**WORK REQUIRED:**
Copy each line that has the string "bodies" somewhere in it.

**DATA:**
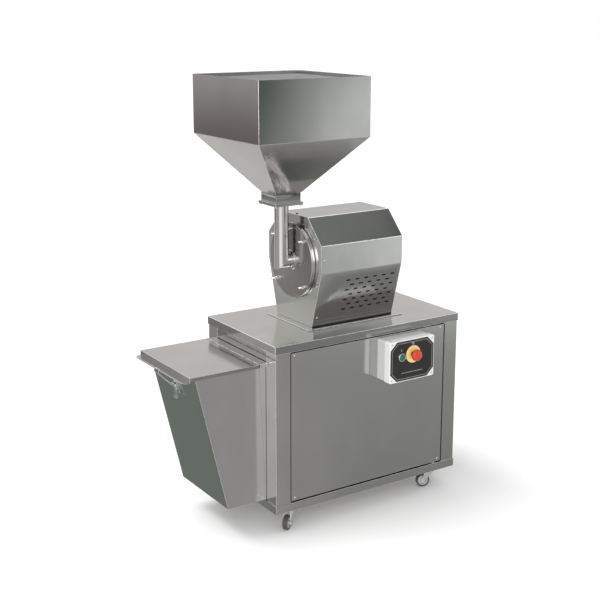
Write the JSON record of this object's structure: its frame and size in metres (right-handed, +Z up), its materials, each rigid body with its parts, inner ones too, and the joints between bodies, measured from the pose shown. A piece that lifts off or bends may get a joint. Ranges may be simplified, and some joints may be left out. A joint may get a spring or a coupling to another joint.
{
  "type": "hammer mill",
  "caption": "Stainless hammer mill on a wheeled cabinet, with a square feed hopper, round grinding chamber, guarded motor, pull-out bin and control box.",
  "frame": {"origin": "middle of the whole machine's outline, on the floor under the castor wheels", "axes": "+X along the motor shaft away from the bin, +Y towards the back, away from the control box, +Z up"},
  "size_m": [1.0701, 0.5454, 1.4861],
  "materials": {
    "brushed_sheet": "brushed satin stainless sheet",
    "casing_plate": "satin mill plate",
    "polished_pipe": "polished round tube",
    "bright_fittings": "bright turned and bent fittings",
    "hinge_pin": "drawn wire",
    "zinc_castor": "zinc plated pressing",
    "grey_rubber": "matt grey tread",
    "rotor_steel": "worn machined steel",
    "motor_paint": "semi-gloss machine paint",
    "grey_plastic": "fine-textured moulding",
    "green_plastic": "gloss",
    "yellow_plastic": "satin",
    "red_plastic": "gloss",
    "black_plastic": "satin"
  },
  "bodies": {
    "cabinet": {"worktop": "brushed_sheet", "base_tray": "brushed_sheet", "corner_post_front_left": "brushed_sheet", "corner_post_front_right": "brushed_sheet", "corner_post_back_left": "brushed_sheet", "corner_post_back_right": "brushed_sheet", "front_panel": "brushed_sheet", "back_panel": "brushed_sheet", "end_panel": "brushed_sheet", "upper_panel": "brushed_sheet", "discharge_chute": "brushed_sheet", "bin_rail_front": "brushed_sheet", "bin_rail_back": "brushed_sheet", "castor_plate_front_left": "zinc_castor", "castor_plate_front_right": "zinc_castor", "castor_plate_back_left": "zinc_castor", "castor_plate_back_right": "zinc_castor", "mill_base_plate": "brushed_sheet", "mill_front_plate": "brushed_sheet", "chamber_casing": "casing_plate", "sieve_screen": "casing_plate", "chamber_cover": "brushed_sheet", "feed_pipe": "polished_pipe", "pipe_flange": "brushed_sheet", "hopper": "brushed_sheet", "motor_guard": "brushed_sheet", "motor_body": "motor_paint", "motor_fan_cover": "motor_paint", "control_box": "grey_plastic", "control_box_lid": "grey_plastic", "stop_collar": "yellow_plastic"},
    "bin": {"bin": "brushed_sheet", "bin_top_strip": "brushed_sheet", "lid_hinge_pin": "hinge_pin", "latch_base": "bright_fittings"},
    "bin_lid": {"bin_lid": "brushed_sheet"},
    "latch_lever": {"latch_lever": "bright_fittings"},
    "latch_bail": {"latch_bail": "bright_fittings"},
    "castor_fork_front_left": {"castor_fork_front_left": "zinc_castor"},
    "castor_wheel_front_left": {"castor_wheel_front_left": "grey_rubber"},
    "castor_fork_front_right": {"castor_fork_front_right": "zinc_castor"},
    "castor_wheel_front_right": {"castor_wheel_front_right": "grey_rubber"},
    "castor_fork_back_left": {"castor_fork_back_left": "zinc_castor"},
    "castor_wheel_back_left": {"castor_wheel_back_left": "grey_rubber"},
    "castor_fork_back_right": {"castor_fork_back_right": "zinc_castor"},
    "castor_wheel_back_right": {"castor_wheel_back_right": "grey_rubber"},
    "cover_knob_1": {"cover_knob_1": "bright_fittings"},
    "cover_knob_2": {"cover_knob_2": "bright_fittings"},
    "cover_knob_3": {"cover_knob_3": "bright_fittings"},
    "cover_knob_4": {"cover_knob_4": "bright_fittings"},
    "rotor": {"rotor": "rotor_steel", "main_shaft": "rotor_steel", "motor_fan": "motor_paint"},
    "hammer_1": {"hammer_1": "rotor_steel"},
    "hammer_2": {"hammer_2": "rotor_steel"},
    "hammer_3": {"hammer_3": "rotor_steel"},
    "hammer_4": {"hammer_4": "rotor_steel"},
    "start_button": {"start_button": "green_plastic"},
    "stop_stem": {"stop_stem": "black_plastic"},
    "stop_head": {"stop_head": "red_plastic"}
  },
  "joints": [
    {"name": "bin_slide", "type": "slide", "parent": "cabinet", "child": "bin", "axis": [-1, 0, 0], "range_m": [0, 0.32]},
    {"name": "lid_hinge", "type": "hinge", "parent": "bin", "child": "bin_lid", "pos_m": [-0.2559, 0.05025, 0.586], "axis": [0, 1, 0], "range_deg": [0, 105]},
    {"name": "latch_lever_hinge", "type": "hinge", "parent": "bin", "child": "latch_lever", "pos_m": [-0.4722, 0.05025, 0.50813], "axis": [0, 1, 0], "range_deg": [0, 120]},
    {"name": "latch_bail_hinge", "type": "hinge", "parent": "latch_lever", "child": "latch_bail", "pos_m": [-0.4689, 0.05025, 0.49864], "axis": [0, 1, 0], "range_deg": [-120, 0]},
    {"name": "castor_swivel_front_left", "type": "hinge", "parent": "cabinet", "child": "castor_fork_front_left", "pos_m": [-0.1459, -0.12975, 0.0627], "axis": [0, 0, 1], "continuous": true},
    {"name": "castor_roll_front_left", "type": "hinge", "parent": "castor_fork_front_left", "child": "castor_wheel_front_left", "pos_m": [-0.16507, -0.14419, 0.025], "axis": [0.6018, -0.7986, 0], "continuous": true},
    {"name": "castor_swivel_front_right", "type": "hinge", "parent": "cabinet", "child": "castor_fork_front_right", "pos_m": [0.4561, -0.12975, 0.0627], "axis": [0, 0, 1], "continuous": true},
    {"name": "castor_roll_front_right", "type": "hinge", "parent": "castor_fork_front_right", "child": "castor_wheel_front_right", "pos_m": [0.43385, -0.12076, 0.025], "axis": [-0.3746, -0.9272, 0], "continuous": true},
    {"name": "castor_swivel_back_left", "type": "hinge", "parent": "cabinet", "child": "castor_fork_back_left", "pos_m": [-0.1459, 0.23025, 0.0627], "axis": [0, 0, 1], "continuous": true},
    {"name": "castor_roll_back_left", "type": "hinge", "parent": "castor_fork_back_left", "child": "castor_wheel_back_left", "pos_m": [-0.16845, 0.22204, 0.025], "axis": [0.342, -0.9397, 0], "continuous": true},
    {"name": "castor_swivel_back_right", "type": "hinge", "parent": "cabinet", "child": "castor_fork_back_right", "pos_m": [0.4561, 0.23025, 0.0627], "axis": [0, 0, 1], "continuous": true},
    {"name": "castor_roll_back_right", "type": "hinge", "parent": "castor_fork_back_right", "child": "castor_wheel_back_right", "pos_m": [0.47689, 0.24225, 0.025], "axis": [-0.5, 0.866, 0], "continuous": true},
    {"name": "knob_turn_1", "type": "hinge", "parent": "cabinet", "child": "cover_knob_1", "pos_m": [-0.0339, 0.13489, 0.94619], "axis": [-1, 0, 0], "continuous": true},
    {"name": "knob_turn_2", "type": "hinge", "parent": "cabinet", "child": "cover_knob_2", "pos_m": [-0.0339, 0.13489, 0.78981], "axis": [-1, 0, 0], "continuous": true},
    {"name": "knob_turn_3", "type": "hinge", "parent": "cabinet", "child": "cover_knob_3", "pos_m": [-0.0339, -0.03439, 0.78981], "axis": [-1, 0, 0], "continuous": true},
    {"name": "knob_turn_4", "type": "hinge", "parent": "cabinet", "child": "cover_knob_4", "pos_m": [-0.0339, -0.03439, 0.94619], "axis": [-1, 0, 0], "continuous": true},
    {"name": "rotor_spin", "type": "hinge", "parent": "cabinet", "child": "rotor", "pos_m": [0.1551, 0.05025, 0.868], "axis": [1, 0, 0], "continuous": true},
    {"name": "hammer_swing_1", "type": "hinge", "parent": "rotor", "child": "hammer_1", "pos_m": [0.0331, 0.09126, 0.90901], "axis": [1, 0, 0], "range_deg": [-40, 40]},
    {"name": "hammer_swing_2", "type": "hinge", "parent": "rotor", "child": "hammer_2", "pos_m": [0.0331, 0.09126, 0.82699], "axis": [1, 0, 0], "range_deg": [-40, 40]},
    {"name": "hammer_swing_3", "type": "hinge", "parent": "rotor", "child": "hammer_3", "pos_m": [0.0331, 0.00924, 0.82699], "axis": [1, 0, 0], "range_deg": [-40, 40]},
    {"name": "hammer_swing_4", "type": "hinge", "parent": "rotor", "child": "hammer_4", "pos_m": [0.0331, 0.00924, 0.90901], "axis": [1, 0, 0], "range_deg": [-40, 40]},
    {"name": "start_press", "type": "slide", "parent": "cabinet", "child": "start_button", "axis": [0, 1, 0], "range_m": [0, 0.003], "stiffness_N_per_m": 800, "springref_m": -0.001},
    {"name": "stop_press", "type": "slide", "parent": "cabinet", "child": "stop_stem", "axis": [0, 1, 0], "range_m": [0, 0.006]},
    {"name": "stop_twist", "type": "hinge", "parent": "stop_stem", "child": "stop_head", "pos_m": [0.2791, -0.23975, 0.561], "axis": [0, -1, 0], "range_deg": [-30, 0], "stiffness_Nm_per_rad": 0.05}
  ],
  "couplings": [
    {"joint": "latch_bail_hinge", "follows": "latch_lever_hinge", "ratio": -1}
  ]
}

**COMPLETED EXERCISE:**
Write the JSON record of this object's structure: its frame and size in metres (right-handed, +Z up), its materials, each rigid body with its parts, inner ones too, and the joints between bodies, measured from the pose shown. A piece that lifts off or bends may get a joint. Ranges may be simplified, and some joints may be left out. A joint may get a spring or a coupling to another joint.
  "bodies": {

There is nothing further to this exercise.